Clifford Clinton died of a heart attack in 1969, and four decades later Clifton's had fallen into terrible disrepair. Meieran bought it in 2010 — and ultimately bankrolled a renovation with a budget that doubled and a timeline that took years instead of months.
Now Clinton and his cafeteria — and the ghosts within its walls — are getting a second life.
A 2013 L.A. Weekly article by Ray Richmond, the son of Clinton's long-time mistress, describes how excited he was to visit the resurrected restaurant — for a rather odd reason.

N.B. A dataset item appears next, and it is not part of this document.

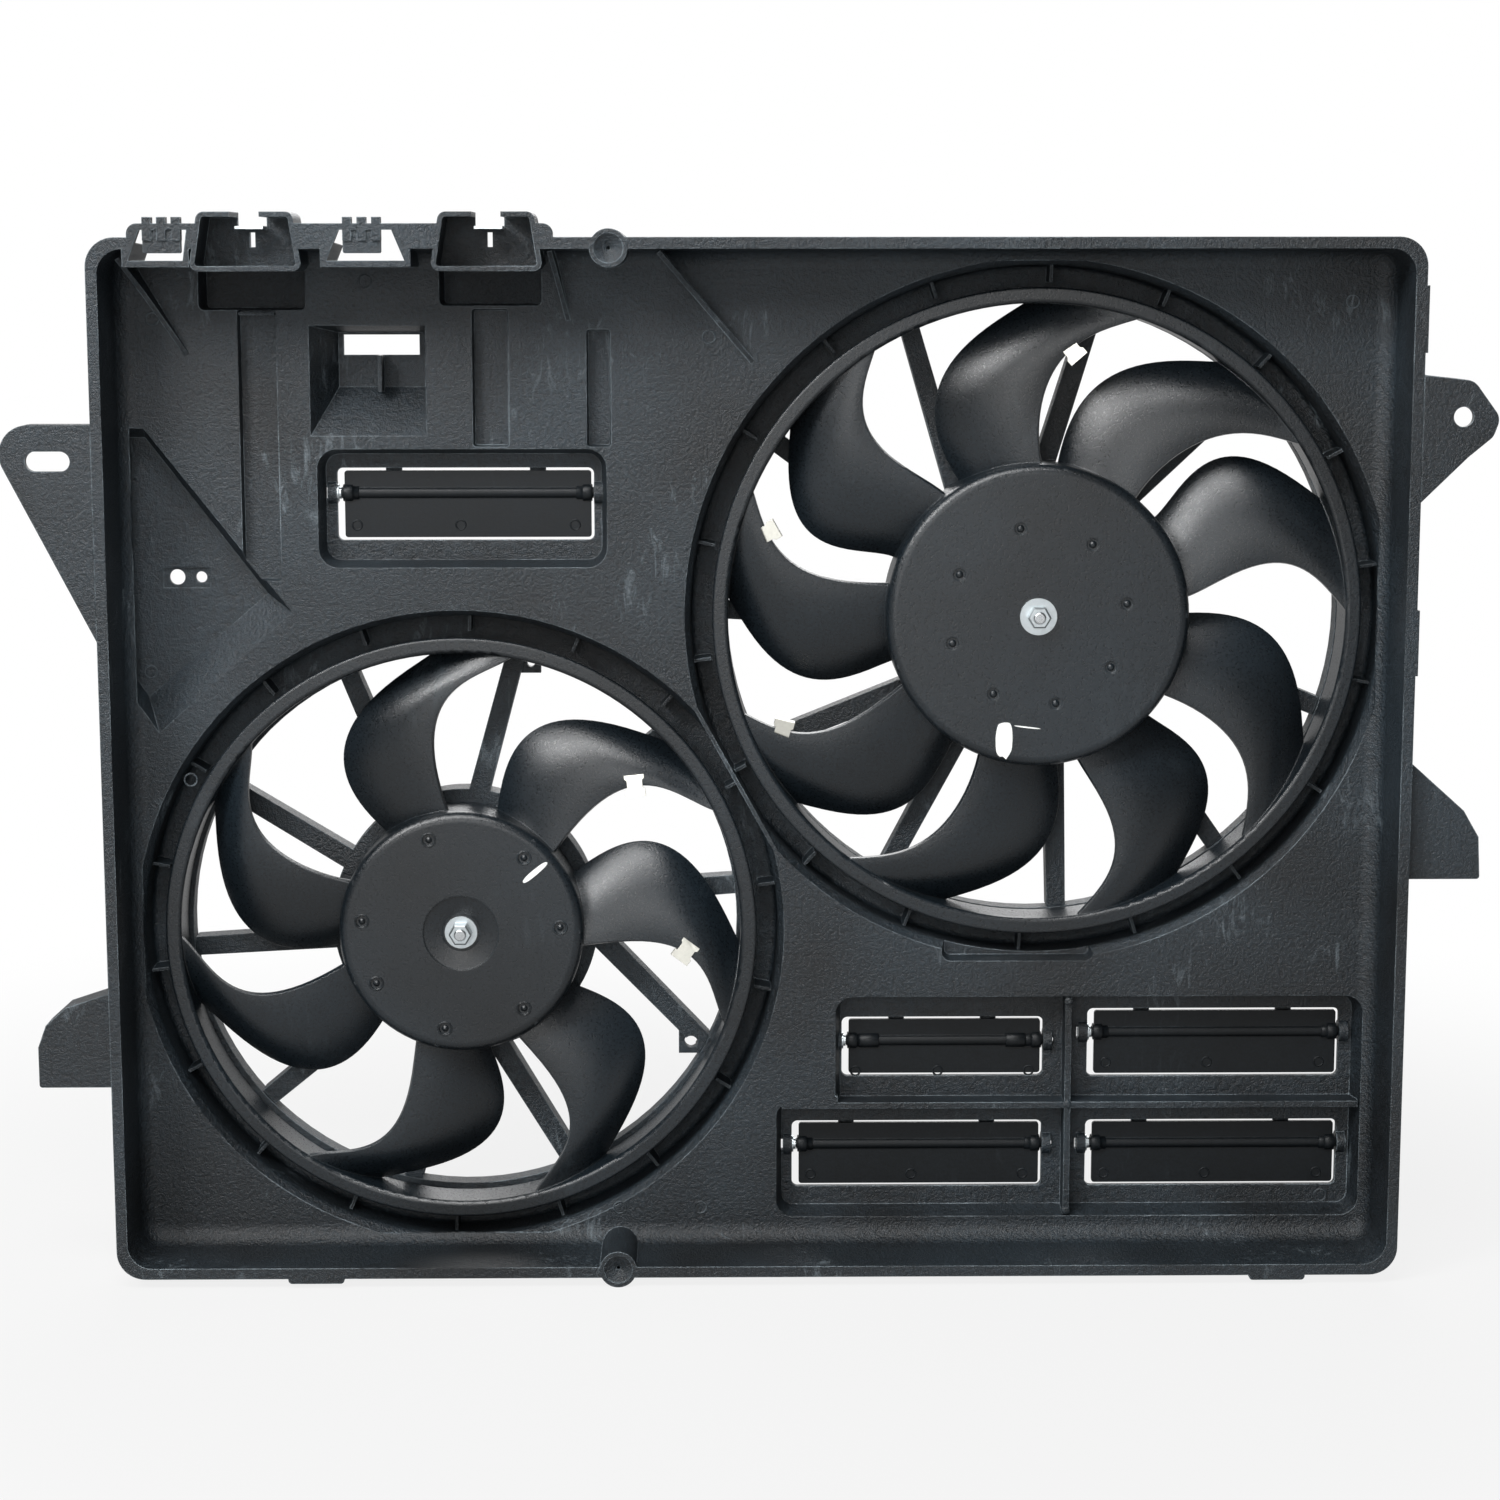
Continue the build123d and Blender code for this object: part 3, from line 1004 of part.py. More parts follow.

Richmond wrote that he had taken it upon himself, during Clifton's renovation, to pour his mother's ashes into "an electrical closet whose wiring extended down throughout the building." He wanted her to be nearer to the man she loved.
Says Richmond of Clifton's reopening: "I can hardly wait. It isn't just the memories the place holds. It's also the fact that it holds my mother, and I've been missing her lately."